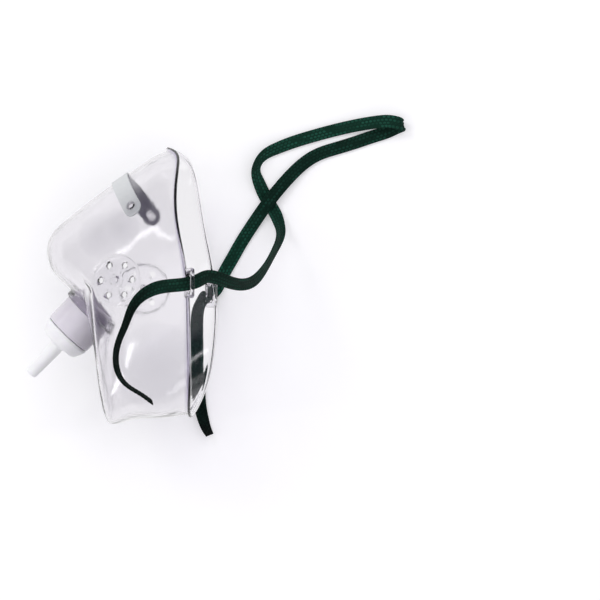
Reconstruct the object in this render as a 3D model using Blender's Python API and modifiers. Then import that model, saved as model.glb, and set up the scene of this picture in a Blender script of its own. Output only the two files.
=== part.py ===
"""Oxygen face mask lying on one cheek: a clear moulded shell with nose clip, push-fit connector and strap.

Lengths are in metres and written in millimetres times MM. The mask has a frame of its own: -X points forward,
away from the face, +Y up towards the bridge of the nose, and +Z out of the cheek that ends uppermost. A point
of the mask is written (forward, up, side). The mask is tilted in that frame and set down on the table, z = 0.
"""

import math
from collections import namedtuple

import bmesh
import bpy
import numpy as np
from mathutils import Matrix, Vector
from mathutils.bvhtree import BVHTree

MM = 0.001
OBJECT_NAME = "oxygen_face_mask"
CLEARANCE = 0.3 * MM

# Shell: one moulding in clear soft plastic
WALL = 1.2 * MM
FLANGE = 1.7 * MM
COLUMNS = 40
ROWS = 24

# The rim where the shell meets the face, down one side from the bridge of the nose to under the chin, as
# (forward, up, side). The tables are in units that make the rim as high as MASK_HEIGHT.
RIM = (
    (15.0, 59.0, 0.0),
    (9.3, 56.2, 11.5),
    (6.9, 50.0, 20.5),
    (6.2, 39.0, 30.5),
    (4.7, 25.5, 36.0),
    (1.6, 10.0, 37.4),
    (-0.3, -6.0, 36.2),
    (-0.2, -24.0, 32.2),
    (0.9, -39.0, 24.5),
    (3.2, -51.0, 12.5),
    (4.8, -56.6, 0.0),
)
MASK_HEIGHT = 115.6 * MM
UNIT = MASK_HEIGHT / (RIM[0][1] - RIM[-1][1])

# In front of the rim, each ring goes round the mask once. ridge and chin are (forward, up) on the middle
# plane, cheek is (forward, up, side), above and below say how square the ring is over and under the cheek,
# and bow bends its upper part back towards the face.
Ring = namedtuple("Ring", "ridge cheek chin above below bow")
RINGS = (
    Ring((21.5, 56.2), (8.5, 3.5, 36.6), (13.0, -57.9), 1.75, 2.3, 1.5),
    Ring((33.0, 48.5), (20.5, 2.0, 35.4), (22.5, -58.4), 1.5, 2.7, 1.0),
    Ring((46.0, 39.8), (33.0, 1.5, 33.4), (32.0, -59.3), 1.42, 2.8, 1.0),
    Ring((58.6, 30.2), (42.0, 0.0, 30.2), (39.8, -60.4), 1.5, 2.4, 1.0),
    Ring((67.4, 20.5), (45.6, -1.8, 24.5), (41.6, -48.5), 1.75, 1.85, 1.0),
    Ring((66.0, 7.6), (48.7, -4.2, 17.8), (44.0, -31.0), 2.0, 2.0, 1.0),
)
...
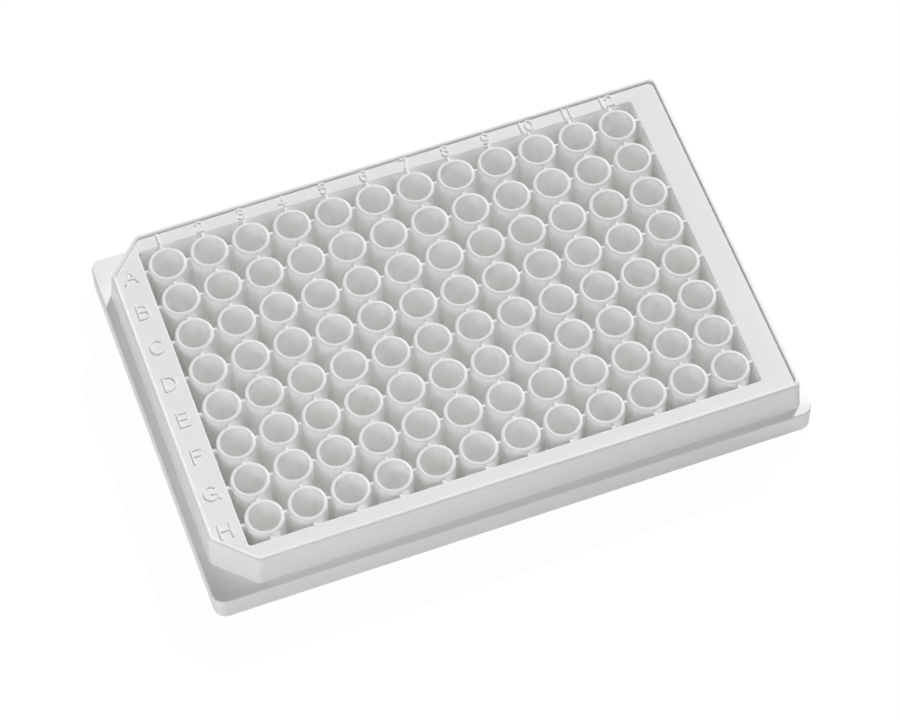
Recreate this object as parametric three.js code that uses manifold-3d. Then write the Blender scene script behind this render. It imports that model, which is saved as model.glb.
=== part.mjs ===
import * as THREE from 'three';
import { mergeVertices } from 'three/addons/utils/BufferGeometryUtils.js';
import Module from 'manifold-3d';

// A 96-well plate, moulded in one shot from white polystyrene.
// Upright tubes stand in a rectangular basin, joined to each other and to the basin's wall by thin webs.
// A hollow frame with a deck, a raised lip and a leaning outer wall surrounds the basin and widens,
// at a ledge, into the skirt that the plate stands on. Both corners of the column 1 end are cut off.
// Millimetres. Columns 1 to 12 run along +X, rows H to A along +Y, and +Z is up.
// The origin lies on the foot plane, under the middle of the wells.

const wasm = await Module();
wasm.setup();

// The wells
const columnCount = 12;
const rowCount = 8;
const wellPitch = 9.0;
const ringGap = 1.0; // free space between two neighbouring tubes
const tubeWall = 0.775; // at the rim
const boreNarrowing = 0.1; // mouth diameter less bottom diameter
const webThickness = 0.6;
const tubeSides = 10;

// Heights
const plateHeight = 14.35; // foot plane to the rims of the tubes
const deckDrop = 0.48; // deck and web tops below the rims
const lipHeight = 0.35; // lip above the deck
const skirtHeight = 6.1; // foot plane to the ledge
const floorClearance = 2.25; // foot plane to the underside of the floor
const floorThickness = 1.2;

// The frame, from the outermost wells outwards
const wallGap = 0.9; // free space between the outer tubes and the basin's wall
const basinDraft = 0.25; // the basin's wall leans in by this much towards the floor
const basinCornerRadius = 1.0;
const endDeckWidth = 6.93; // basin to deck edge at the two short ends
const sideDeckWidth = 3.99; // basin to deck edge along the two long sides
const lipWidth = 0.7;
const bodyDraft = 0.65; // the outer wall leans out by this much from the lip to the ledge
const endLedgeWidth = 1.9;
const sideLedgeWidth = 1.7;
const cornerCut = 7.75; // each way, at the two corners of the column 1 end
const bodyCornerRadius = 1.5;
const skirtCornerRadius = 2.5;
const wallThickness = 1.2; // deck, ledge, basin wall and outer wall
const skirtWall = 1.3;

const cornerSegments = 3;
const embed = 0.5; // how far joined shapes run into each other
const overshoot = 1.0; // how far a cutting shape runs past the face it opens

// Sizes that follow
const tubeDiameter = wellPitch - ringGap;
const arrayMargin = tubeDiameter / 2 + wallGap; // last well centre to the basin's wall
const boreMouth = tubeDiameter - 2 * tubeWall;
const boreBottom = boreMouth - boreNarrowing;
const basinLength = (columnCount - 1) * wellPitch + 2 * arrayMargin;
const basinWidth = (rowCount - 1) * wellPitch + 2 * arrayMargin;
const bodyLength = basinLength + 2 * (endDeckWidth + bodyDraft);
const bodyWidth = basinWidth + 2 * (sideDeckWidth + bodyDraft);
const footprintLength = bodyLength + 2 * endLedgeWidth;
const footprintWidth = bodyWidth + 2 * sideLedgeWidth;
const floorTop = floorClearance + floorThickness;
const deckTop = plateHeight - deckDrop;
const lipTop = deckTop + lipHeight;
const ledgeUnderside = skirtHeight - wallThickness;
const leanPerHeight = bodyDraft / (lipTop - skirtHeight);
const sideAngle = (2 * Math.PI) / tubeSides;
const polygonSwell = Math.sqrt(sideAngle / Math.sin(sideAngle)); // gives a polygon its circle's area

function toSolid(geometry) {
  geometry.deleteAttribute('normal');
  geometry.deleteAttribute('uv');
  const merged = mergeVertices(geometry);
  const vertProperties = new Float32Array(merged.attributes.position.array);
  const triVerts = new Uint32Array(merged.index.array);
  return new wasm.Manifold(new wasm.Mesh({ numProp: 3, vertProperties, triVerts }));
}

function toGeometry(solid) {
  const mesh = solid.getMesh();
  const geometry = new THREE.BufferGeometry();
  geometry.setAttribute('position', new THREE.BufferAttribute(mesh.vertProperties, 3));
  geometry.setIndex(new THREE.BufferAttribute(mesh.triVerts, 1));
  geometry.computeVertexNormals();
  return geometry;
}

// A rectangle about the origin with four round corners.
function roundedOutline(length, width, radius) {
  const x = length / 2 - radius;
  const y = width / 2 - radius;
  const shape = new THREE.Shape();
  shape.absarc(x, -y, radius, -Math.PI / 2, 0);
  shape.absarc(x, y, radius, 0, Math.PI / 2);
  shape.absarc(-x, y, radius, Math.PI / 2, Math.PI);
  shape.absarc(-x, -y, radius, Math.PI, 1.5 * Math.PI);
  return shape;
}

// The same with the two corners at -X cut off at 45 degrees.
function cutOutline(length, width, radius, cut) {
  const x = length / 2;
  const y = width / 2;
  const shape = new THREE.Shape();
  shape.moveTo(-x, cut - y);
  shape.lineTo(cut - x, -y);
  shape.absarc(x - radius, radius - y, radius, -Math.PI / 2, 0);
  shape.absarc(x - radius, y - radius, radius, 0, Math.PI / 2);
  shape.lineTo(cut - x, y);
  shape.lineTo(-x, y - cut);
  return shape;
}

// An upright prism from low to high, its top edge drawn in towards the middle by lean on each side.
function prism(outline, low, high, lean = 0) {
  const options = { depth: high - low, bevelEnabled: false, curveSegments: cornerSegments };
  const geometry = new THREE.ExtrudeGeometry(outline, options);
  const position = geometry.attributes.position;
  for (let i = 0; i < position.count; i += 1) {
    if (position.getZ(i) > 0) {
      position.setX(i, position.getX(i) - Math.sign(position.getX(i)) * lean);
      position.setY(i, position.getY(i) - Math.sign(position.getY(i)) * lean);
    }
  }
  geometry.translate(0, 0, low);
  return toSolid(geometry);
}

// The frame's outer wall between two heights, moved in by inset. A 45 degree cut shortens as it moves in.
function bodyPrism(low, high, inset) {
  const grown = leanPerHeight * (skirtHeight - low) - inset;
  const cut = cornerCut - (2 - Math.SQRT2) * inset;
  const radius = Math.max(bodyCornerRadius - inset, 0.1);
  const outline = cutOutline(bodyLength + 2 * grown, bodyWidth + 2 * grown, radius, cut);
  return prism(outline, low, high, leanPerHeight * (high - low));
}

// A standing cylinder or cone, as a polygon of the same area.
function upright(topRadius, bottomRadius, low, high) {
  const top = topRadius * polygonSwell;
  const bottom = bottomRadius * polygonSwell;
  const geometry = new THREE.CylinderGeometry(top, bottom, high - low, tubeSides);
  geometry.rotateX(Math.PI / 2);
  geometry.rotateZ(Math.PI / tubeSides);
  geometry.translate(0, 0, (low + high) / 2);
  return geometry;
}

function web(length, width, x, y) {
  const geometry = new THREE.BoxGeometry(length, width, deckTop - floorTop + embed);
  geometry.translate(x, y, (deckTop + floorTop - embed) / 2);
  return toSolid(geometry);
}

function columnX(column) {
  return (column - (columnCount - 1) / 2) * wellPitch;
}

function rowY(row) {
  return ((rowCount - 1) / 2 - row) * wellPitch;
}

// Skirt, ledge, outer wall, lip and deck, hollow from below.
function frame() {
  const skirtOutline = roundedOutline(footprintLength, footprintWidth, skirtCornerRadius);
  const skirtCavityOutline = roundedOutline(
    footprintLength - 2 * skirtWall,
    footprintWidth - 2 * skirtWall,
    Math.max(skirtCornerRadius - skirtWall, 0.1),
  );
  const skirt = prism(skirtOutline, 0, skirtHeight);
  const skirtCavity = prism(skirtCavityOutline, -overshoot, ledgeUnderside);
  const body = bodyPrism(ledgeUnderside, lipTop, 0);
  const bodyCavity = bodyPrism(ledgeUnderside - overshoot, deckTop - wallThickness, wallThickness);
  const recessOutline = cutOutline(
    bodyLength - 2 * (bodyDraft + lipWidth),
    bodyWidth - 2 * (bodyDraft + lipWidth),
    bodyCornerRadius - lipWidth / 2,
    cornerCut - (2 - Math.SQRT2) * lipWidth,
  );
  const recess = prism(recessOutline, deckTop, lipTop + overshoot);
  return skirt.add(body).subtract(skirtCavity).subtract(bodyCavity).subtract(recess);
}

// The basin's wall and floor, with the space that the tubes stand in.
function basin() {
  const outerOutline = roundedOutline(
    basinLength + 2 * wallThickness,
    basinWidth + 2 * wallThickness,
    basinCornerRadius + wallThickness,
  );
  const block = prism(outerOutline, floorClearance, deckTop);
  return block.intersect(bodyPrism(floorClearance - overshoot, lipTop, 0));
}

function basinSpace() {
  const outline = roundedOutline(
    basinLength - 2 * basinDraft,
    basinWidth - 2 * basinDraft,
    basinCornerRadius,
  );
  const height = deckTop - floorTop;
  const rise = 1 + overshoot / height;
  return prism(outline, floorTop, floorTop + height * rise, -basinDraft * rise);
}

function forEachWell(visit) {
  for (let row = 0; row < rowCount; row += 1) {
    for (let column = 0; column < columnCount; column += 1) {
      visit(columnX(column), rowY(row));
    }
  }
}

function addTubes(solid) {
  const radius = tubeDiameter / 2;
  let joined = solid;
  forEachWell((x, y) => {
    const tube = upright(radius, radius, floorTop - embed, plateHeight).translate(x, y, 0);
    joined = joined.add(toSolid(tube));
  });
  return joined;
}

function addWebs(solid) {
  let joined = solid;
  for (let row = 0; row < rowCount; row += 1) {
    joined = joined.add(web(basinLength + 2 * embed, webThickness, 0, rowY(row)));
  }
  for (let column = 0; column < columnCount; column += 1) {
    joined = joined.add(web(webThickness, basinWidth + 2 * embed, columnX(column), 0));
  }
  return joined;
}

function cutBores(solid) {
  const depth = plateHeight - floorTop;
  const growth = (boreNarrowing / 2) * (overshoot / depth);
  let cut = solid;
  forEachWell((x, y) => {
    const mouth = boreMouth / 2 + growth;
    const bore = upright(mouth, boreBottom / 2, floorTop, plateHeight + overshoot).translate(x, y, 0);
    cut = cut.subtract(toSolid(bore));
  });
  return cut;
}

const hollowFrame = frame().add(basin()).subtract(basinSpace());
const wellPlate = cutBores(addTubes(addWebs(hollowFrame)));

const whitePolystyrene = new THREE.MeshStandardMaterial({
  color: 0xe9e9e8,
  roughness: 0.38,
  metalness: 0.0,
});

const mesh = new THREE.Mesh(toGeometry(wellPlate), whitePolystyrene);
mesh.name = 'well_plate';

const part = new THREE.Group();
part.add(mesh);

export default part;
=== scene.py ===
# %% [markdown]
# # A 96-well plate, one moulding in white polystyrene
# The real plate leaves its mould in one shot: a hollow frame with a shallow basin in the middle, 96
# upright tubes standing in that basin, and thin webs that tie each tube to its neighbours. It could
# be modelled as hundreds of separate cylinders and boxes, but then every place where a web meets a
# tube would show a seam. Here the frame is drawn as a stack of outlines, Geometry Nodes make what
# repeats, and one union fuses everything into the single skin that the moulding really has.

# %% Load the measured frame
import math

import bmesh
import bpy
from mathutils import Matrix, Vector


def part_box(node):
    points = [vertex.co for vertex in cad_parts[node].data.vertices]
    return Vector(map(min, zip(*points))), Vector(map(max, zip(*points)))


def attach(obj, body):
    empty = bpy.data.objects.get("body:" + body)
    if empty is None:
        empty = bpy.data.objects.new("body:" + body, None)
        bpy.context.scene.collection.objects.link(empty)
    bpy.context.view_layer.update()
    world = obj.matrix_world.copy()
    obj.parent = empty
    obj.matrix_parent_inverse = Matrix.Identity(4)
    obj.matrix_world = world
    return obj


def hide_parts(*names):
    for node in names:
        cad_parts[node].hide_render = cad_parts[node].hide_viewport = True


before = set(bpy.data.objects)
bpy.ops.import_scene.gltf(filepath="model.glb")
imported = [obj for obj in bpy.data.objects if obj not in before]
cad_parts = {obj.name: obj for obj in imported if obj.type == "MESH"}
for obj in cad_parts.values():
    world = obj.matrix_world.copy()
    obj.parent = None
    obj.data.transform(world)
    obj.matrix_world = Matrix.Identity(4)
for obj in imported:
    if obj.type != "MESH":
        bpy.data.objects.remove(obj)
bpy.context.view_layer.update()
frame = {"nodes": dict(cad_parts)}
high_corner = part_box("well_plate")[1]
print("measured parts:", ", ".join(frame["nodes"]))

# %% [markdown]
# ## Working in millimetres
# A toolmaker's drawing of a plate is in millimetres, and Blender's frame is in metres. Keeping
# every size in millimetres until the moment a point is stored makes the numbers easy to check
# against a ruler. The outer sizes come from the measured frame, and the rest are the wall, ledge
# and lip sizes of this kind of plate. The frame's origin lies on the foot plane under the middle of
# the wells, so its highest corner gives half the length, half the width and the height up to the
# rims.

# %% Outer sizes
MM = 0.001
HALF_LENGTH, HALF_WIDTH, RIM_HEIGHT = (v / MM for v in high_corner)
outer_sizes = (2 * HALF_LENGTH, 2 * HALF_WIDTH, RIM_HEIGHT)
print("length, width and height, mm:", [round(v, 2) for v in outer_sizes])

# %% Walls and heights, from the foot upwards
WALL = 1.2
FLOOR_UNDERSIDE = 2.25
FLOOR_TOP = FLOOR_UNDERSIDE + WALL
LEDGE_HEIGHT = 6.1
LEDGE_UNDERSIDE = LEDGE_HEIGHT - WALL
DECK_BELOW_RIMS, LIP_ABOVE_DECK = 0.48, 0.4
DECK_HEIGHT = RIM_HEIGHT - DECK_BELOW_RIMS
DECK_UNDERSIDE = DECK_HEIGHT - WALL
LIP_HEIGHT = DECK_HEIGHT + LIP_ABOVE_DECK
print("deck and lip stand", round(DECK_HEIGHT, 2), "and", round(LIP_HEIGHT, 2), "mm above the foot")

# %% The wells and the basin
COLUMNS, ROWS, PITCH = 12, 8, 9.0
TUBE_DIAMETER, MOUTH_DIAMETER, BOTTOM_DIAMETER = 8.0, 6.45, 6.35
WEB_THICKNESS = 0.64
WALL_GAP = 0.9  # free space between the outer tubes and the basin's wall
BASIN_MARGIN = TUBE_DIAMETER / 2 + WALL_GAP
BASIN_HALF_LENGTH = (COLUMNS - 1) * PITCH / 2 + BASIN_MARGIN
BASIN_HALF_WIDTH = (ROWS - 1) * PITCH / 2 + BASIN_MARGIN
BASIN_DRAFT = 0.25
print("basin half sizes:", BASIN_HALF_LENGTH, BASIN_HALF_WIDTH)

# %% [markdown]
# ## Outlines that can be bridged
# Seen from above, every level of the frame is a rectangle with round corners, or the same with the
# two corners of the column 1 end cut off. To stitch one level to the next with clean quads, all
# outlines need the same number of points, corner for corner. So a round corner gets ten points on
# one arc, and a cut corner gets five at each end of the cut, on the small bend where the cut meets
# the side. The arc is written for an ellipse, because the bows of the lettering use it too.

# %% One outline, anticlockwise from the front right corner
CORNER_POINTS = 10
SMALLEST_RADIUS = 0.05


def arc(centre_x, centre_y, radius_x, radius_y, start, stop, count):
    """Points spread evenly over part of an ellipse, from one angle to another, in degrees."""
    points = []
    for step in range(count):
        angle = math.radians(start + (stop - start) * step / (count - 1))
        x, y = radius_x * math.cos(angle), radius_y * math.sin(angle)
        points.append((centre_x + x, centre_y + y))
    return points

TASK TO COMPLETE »
The first line to be transcribed is the one containing "const whitePolystyrene = new", and the last is the one containing "before = set(bpy.data.objects)". Transcribe exactly those lines and nothing else.

FINAL ANSWER »
const whitePolystyrene = new THREE.MeshStandardMaterial({
  color: 0xe9e9e8,
  roughness: 0.38,
  metalness: 0.0,
});

const mesh = new THREE.Mesh(toGeometry(wellPlate), whitePolystyrene);
mesh.name = 'well_plate';

const part = new THREE.Group();
part.add(mesh);

export default part;
=== scene.py ===
# %% [markdown]
# # A 96-well plate, one moulding in white polystyrene
# The real plate leaves its mould in one shot: a hollow frame with a shallow basin in the middle, 96
# upright tubes standing in that basin, and thin webs that tie each tube to its neighbours. It could
# be modelled as hundreds of separate cylinders and boxes, but then every place where a web meets a
# tube would show a seam. Here the frame is drawn as a stack of outlines, Geometry Nodes make what
# repeats, and one union fuses everything into the single skin that the moulding really has.

# %% Load the measured frame
import math

import bmesh
import bpy
from mathutils import Matrix, Vector


def part_box(node):
    points = [vertex.co for vertex in cad_parts[node].data.vertices]
    return Vector(map(min, zip(*points))), Vector(map(max, zip(*points)))


def attach(obj, body):
    empty = bpy.data.objects.get("body:" + body)
    if empty is None:
        empty = bpy.data.objects.new("body:" + body, None)
        bpy.context.scene.collection.objects.link(empty)
    bpy.context.view_layer.update()
    world = obj.matrix_world.copy()
    obj.parent = empty
    obj.matrix_parent_inverse = Matrix.Identity(4)
    obj.matrix_world = world
    return obj


def hide_parts(*names):
    for node in names:
        cad_parts[node].hide_render = cad_parts[node].hide_viewport = True


before = set(bpy.data.objects)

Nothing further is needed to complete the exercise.